# Wifi and 3G?



## Jane917 (Dec 29, 2009)

I am at the end of a 9 day camping trip in OR and WA. I have had very little and very slow wifi connection. I can connect a little bit with my iPhone. If I buy a FireHD with 3 G will I get a better connection when I am remote?  Or will it be similar to my scanty connection on my iPhone?


----------



## Ann in Arlington (Oct 27, 2008)

It's hard to say.  The 3G is via ATT. . . . .so it would be dependent on ATT coverage in the area where you are.  And it would have to be the larger Fire as they don't, currently, offer the 3G plan on the 7" model.


----------



## NicoleSwan (Oct 2, 2011)

Likely it'll be just as good/bad as the iPhone.  Just hotspot via the iPhone and use the wifi


----------



## cinisajoy (Mar 10, 2013)

Simple answer for 3G to work, you must be in an area with a 3G tower.  In your case it must be an ATT tower.
As per the wi-fi you do have be near a hot spot.
Now as far as camping goes, will you be in the campground for the entire time, never leaving to go into town or will you be making trips into town to get supplies?
If you will be going into town, there are many places with free wi-fi.

I ask this because when we go on vacation, we stay in state parks but we do not "camp" per se.  We use the camper like one would use a motel room.  Except it doesn't have a microwave.
We eat a few meals at the campsite but mostly go into the nearest town or towns for food, museums, etc.


----------



## Seamonkey (Dec 2, 2008)

Actually the Fire HD 8.9" is 4G/wifi though I guess it would drop to 3G if necessary.

I find the 4G is slow to start and at times the bars will drop for no apparent reason, but it works.  I'm only using in an urban area (Orange County, CA) so far.

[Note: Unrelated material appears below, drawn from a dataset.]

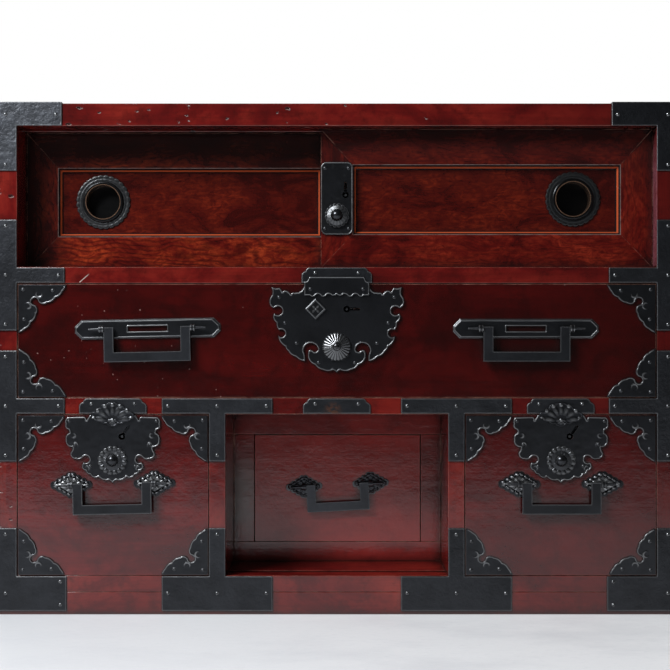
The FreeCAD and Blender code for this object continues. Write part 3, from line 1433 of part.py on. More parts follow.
def rosettes(handle, length, height):
    """Scalloped diamonds in two layers under the eyes of a handle."""
    shapes = []
    for x, z in handle.level_posts():
        seat = handle.drawer.face
        shank = rod(x, z, seat - 2 * ROSETTE_IRON, seat, SHANK_RADIUS)
        for share in (1.0, ROSETTE_INNER):
            half_x = share * length / 2
            half_z = share * height / 2
            corners = [(x, z - half_z), (x + half_x, z), (x, z + half_z), (x - half_x, z)]
            leaf = plate(scalloped(corners, ROSETTE_LOBES, ROSETTE_BULGE), seat, ROSETTE_IRON)
            shapes.append(leaf.cut(shank))
            seat -= ROSETTE_IRON
    return handle.tilted(shapes)


def handle_plate(handle):
    """Long back plate with clipped corners, a bevelled rim and a pierced slot."""
    x = handle.x
    z = handle.z
    face = handle.drawer.face
    front = face - HANDLE_PLATE_IRON
    step = front + HANDLE_PLATE_BEVEL
    x_span = grown((x, x), HANDLE_PLATE_LENGTH / 2)
    z_span = grown((z, z), HANDLE_PLATE_HEIGHT / 2)
    edge = rectangle(x_span, z_span, HANDLE_PLATE_CLIP)
    top_edge = rectangle(
        grown(x_span, -HANDLE_PLATE_BEVEL), grown(z_span, -HANDLE_PLATE_BEVEL), HANDLE_PLATE_CLIP
    )
    base = plate(edge, face, face - step)
    bevel = Part.makeLoft([outline(edge, step), outline(top_edge, front)], True)
    slot_x = grown((x, x), HANDLE_SLOT_LENGTH / 2)
    slot_z = grown((z, z), HANDLE_SLOT_HEIGHT / 2)
    cuts = [box(slot_x, (front, face), slot_z)]
    for post_x, post_z in handle.level_posts():
        cuts.append(rod(post_x, post_z, front, face, SHANK_RADIUS))
    return handle.tilted([base.fuse(bevel).removeSplitter().cut(cuts)])[0]


def bail(handle):
    """Square hanging handle whose pins point outward through the eyes."""
    half = handle.width / 2
    low = handle.z - handle.drop
    high = handle.z + PIN_RADIUS
    y = grown((handle.y, handle.y), BAIL_THICKNESS / 2)
    loop = box(grown((handle.x, handle.x), half), y, (low, high))
    loop = loop.cut(box(grown((handle.x, handle.x), half - BAIL_BAR), y, (low + BAIL_BAR, high)))
    pins = []
    for side in (-1, 1):
        arm = handle.x + side * half
        eye_end = arm + side * (2 * EYE_GAP + EYE_WIDTH)
        tip = eye_end + side * PIN_BEYOND_EYE
        pins.append(cross_rod(handle.y, handle.z, arm - side * BAIL_BAR / 2, eye_end, PIN_RADIUS))
        pins.append(cross_rod(handle.y, handle.z, eye_end, tip, PIN_RADIUS, PIN_TIP_RADIUS))
    return handle.tilted([loop.fuse(pins).removeSplitter()])[0]


# The nodes, one file each

def save_carcass():
    left_side, right_side = side_boards()
    left_partition, right_partition = partitions()
    save("top_board", top_board())
    save("bottom_board", bottom_board())
    save("side_board_left", left_side)
    save("side_board_right", right_side)
    save("back_boards", *back_boards())
    save("lower_shelf", lower_shelf())
    save("middle_shelf", middle_shelf())
    save("upper_shelf", upper_shelf())
    save("partition_left", left_partition)
    save("partition_right", right_partition)
    save("niche_frame", *niche_frame())
    save("niche_drawer_runners", *niche_runners())
    save("top_corner_plates", *top_corner_plates())
    save("base_corner_plates", *base_corner_plates())
    save("side_and_partition_plates", *side_plates(), *partition_plates())
    save("strike_plates", *strike_plates())
    save("carcass_nails", *carcass_nails())


def save_doors():
    save("rear_door_frame", *rear_door_frame())
    save("rear_door_panel", door_panel(-1, REAR_DOOR_FACE))
    save("rear_door_pull", door_pull(-1, REAR_DOOR_FACE))
    save("front_door_frame", *front_door_frame())
    save("front_door_panel", door_panel(1, FRONT_DOOR_FACE))
    save("front_door_pull", door_pull(1, FRONT_DOOR_FACE))
    save("door_lock_plate", *door_lock_plate())
    save("door_lock_case", door_lock_case())
    save("door_lock_button", door_lock_button())
    save("door_lock_bolt", box(*door_bolt_span()))


def save_long_drawer():
    drawer = LONG_DRAWER
    handles = (LONG_LEFT_HANDLE, LONG_RIGHT_HANDLE)
    lock = (LONG_BOSS_DROP, LONG_KEY_OFFSET, LONG_KEY_RISE)
    save("long_drawer_front", drawer_front(drawer, handles, lock + (LONG_KEY_ANGLE,)))
    save("long_drawer_box", *drawer_box(drawer))
    save("long_drawer_corners", *drawer_corners(drawer, LONG_CORNER_LEG, LONG_CORNER_LEG))
    save("long_lock_plate", *long_lock_plate(), *tab_nails())
    save("long_lock_case", lock_case(drawer, *lock))
    save("long_lock_button", long_lock_button())
    save("long_lock_bolt", lock_bolt(drawer, LONG_BOSS_DROP))
    save("long_handle_plates", *[handle_plate(handle) for handle in handles])
    save("long_handle_posts", *handle_posts(handles[0]), *handle_posts(handles[1]))
    save("long_handle_left", bail(LONG_LEFT_HANDLE))
    save("long_handle_right", bail(LONG_RIGHT_HANDLE))


def save_small_drawer(name, drawer, handle):
    lock = (SMALL_BOSS_DROP, SMALL_KEY_OFFSET, SMALL_KEY_RISE)
    leaves = rosettes(handle, ROSETTE_LENGTH, ROSETTE_HEIGHT)
    save(name + "_drawer_front", drawer_front(drawer, [handle], lock + (SMALL_KEY_ANGLE,)))
    save(name + "_drawer_box", *drawer_box(drawer))
    save(name + "_drawer_corners", *drawer_corners(drawer, SMALL_CORNER_REACH, SMALL_CORNER_LEG))
    save(name + "_lock_plate", *small_lock_plate(drawer))
    save(name + "_lock_case", lock_case(drawer, *lock))
    save(name + "_lock_button", small_lock_button(drawer))
    save(name + "_lock_bolt", lock_bolt(drawer, SMALL_BOSS_DROP))
    save(name + "_handle_mounts", *leaves, *handle_posts(handle))
    save(name + "_handle", bail(handle))


def save_niche_drawer():
    leaves = rosettes(NICHE_HANDLE, NICHE_ROSETTE_LENGTH, NICHE_ROSETTE_HEIGHT)
    save("niche_drawer_front", drawer_front(NICHE_DRAWER, [NICHE_HANDLE]))
    save("niche_drawer_box", *drawer_box(NICHE_DRAWER))
    save("niche_handle_mounts", *leaves, *handle_posts(NICHE_HANDLE))
    save("niche_handle", bail(NICHE_HANDLE))


os.makedirs("parts", exist_ok=True)
save_carcass()
save_doors()
save_long_drawer()
save_small_drawer("left", LEFT_DRAWER, LEFT_HANDLE)
save_small_drawer("right", RIGHT_DRAWER, RIGHT_HANDLE)
save_niche_drawer()
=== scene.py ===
"""Small tansu chest: lacquer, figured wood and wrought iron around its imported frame.

Lengths in the mesh code are metres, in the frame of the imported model. Sizes of the
ironwork are millimetres, as a smith would give them, and turn into metres where a
mesh is made.
"""

import json
import math

import bpy
import numpy as np
from bpy.props import FloatProperty, FloatVectorProperty, IntProperty, PointerProperty
from bpy.types import Operator, Panel, PropertyGroup
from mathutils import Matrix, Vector
from mathutils.geometry import delaunay_2d_cdt

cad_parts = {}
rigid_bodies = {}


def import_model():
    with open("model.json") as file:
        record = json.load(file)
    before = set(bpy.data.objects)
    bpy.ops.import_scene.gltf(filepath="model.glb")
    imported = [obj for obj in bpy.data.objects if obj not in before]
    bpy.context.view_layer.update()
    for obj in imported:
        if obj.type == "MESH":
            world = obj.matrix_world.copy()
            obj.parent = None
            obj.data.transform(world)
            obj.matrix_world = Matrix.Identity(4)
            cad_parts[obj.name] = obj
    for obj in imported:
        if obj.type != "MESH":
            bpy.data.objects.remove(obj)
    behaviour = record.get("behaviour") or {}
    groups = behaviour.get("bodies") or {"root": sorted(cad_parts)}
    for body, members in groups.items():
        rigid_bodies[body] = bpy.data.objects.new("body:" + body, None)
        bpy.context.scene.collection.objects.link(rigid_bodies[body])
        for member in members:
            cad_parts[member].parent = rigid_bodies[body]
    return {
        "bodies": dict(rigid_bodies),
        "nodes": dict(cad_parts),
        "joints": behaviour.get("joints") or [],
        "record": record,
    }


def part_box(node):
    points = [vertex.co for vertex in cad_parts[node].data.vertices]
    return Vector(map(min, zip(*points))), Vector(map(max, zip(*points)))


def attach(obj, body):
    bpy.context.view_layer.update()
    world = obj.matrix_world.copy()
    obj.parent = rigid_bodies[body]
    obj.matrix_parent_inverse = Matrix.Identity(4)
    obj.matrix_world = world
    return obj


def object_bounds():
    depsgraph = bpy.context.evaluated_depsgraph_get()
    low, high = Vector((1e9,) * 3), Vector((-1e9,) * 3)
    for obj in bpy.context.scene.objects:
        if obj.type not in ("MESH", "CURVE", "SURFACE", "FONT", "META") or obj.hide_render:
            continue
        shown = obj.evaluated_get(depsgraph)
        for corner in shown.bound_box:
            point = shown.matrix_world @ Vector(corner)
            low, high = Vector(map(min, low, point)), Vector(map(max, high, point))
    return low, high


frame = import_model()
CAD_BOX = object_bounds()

bl_info = {
    "name": "Small Tansu Chest",
    "version": (1, 0, 0),
    "blender": (4, 5, 0),
    "location": "View3D > Sidebar > Tansu",
    "description": "Finishes and ironwork of a small lacquered chest with sliding doors and drawers",
    "category": "Object",
}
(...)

But, for me, the battery life isn't all that great (compared to a regular Kindle), so for camping it wouldn't last all that long  ESPECIALLY using WIFI and/or 4G.


----------



## cinisajoy (Mar 10, 2013)

Seamonkey said:


> Actually the Fire HD 8.9" is 4G/wifi though I guess it would drop to 3G if necessary.
> 
> I find the 4G is slow to start and at times the bars will drop for no apparent reason, but it works. I'm only using in an urban area (Orange County, CA) so far.
> 
> But, for me, the battery life isn't all that great (compared to a regular Kindle), so for camping it wouldn't last all that long ESPECIALLY using WIFI and/or 4G.

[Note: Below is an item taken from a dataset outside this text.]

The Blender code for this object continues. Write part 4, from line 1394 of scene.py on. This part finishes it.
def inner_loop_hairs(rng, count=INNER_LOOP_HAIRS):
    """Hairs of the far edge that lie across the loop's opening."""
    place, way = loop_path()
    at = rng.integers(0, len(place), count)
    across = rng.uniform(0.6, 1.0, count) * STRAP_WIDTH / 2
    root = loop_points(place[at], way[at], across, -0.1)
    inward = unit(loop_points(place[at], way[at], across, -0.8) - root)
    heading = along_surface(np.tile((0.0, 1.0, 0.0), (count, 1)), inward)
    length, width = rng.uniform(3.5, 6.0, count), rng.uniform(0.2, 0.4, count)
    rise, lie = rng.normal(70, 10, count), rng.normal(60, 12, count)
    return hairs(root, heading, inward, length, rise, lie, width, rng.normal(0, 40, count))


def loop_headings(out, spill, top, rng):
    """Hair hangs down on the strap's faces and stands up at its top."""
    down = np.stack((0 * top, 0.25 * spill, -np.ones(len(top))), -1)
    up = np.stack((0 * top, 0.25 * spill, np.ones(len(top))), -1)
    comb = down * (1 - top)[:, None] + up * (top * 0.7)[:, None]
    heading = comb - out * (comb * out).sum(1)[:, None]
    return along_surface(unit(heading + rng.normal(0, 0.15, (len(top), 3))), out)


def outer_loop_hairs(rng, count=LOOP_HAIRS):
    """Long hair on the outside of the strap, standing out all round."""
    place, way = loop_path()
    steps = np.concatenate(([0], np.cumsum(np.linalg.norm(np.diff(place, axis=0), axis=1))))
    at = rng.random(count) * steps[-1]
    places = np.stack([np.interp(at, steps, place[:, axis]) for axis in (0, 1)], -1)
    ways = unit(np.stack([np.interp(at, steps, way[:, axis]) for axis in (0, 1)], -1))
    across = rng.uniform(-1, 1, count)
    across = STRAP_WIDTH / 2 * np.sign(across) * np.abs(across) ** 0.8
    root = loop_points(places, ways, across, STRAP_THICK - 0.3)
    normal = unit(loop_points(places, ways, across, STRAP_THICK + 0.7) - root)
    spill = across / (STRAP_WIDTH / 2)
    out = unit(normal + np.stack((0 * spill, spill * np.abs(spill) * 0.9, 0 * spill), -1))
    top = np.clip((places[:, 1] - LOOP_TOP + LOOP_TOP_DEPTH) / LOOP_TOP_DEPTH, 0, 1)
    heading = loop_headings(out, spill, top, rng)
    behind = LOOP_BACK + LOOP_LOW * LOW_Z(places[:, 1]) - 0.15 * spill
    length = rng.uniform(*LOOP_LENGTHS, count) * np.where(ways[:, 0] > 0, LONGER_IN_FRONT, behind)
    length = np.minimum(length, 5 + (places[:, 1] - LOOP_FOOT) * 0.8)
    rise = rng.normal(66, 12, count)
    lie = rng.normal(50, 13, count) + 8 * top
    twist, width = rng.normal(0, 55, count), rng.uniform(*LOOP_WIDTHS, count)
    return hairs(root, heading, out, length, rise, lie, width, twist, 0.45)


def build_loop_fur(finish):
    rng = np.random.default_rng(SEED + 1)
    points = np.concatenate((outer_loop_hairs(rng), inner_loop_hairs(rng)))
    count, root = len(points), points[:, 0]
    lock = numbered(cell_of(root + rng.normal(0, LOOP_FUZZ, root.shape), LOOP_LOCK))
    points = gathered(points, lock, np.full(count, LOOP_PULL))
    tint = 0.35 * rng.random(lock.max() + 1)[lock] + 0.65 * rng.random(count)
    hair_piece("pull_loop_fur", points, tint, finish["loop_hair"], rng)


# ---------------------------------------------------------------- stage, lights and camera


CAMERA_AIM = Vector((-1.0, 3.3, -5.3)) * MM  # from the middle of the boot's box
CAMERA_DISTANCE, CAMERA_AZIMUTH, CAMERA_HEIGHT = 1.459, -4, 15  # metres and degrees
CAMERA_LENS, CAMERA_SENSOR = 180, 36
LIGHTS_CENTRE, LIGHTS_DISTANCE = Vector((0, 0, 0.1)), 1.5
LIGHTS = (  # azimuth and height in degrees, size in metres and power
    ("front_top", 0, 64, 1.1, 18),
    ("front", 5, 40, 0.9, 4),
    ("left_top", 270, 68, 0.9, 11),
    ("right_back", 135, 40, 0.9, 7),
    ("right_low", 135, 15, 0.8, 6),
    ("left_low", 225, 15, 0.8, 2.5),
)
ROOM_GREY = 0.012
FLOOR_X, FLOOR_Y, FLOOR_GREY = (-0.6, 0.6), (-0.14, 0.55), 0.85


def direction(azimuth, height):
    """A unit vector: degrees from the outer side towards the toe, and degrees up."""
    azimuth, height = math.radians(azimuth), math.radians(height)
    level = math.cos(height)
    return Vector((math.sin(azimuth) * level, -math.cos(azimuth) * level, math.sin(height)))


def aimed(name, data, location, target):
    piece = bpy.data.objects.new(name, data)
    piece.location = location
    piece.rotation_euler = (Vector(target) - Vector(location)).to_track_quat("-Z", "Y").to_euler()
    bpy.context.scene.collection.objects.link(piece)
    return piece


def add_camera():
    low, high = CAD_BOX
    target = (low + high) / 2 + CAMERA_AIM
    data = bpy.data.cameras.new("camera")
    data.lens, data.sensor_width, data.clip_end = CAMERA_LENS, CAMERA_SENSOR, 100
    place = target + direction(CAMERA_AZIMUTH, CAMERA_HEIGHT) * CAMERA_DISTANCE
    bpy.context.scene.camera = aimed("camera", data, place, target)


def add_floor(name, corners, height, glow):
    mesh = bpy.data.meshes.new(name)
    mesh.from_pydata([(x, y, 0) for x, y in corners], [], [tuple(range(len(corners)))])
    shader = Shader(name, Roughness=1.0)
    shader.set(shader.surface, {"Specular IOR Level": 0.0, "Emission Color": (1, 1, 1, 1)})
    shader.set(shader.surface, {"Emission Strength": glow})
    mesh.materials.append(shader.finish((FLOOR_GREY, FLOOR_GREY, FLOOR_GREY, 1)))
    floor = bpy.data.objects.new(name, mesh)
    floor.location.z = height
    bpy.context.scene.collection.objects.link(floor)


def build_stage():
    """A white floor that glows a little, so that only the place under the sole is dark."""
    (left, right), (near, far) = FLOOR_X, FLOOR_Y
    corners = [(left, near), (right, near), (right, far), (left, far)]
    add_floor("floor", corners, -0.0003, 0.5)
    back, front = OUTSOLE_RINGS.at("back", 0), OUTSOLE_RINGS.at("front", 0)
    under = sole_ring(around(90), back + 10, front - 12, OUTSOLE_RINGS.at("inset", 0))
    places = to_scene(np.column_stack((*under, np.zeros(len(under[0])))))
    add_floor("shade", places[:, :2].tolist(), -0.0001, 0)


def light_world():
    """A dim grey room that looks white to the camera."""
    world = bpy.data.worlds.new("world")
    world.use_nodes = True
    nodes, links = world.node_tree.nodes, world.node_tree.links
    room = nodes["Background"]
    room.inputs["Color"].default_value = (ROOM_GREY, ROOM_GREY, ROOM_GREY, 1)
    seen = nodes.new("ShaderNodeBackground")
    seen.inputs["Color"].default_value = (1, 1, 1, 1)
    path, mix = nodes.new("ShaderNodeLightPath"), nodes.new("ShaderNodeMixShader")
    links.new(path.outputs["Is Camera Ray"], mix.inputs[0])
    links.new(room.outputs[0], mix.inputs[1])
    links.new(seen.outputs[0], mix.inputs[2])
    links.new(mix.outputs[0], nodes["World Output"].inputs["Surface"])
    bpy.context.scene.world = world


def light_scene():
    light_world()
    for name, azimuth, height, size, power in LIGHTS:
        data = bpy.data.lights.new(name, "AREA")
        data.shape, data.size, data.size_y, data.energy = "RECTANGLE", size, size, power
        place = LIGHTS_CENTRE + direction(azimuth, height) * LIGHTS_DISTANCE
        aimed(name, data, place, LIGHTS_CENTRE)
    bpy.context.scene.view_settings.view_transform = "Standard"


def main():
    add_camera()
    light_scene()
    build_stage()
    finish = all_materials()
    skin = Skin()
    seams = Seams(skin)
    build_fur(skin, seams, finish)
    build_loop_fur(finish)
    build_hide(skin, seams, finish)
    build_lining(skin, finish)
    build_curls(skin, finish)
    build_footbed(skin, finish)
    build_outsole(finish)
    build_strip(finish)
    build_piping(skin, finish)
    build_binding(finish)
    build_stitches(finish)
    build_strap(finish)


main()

Possible dumb question but here goes anyway.
What is the difference between 3G and 4G?


----------



## Ann in Arlington (Oct 27, 2008)

cinisajoy said:


> Possible dumb question but here goes anyway.
> What is the difference between 3G and 4G?

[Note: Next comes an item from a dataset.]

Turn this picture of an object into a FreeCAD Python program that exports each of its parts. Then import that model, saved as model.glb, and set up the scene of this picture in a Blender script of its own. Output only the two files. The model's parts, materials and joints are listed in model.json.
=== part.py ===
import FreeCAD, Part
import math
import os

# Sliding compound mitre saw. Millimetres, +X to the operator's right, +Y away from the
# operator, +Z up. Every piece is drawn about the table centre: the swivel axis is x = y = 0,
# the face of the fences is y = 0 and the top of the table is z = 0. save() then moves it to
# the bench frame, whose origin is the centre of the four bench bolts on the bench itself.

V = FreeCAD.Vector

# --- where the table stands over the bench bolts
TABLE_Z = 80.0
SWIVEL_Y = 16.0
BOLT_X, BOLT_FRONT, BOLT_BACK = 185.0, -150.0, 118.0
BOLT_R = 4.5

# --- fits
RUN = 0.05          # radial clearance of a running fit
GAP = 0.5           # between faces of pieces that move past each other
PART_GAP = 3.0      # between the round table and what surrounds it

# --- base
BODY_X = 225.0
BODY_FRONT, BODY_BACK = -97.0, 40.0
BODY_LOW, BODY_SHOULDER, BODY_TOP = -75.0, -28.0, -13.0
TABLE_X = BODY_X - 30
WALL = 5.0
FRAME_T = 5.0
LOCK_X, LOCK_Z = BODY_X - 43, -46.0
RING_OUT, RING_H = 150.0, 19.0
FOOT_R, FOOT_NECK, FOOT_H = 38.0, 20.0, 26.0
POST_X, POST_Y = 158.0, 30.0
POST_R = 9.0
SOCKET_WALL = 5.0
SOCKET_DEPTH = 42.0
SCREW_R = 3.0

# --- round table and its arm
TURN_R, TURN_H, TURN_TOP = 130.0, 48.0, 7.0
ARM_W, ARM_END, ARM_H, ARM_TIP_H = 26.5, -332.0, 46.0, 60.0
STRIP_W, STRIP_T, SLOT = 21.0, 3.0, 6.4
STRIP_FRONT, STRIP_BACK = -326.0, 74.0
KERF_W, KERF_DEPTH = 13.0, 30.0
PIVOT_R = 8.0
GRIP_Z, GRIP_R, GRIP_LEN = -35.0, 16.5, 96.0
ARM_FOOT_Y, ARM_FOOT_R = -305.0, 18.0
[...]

They're basically two different, but sometimes overlapping, networks. Arguably with 4G you'll get better data transfer. . . .so web pages, etc will work better. For texts or phone calls you won't see much difference. That's been my experience anyway. Devices that have a 4G receiver will drop to 3G if there's no 4G network available.


----------



## Jane917 (Dec 29, 2009)

cinisajoy said:


> Simple answer for 3G to work, you must be in an area with a 3G tower. In your case it must be an ATT tower.
> As per the wi-fi you do have be near a hot spot.
> Now as far as camping goes, will you be in the campground for the entire time, never leaving to go into town or will you be making trips into town to get supplies?
> If you will be going into town, there are many places with free wi-fi.
> ...


We are home now, but on our trip we stayed mostly in state parks that are not really near a town. Our days were spent hiking, swimming, beaching, etc. We were in one private RV park that had wifi (though it was the weakest I have ever seen). State Parks don't have wifi. I don't have ATT, so I guess that would be a problem too. I think my best bet is to update to the Fire HD, but just rely on wifi, and to forget about good internet connection for the days I am camping.


----------



## Ann in Arlington (Oct 27, 2008)

Jane917 said:


> We are home now, but on our trip we stayed mostly in state parks that are not really near a town. Our days were spent hiking, swimming, beaching, etc. We were in one private RV park that had wifi (though it was the weakest I have ever seen). State Parks don't have wifi. *I don't have ATT,* so I guess that would be a problem too. I think my best bet is to update to the Fire HD, but just rely on wifi, and to forget about good internet connection for the days I am camping.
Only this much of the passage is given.